The high standard of transparency is ultra transparency.
Implementing ultra transparency would require RBS to disclose on an on-going basis its current asset, liability and off-balance sheet exposure details.
Not an unreasonable standard of transparency for a bank that the Financial Services Authority report will show that the regulators did not properly supervise.
Not an unreasonable standard of transparency for a bank that is majority owned by the taxpayers.
Not an unreasonable standard of transparency for a bank that wants to set a new standard for corporate performance and behavior.
When Stephen Hester and I took over the leadership of RBS three years ago, we reviewed much of the same ground. The task was to stabilise the bank and put it back on a sustainable footing. We had to understand what had gone wrong and which staff had to be held accountable for their part in the bank’s failure.

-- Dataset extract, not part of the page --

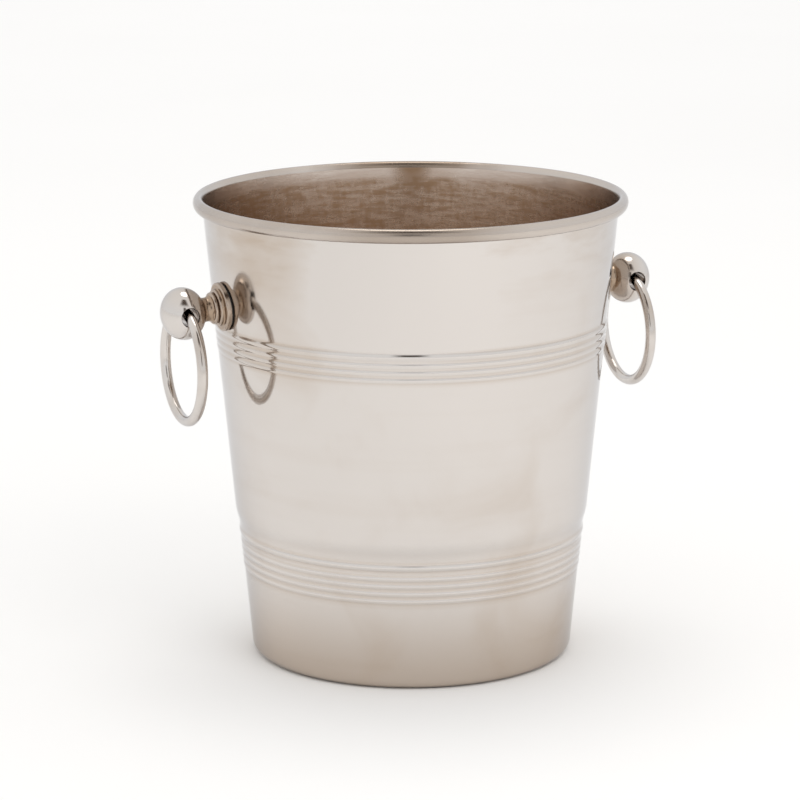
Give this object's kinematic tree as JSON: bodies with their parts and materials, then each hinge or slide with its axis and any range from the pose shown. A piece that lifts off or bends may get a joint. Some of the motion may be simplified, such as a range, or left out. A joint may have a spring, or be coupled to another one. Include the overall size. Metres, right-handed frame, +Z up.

The change programme at RBS has been huge. We have aggressively reduced the bank’s exposures, substantially reducing a balance sheet that was once the world’s biggest. We have fundamentally changed the way we pay our staff. Bonuses are not only smaller, but linked to the long-term strategy of the bank as they always should have been in the past.
Importantly, we are undertaking a huge transformation of the way we support our customers. There has been no shortage of examples of how banks failed their customers in recent years. Through our industry-leading customer charter and reforms right across our businesses we are seeking constant enhancements to the service we provide the people who rely on us. We are working to become Britain’s most helpful bank and we will become vastly more open and transparent as we progress.
The result of all of this is an RBS that is greatly changed from the bank I walked into three years ago or the one that is described in today’s report. Our leadership is new, with all senior executives who were responsible for the bank’s crisis no longer in the company. We are safer and stronger with capital and liquidity levels among the strongest in Europe.
But RBS is not yet the bank that we want it to be. The new RBS that we are building will be a business with high standards of transparency, customer support, and community responsibility. We want to show that the painful lessons of this crisis can be applied to the creation of an organisation that sets a new standard for corporate performance and behaviour.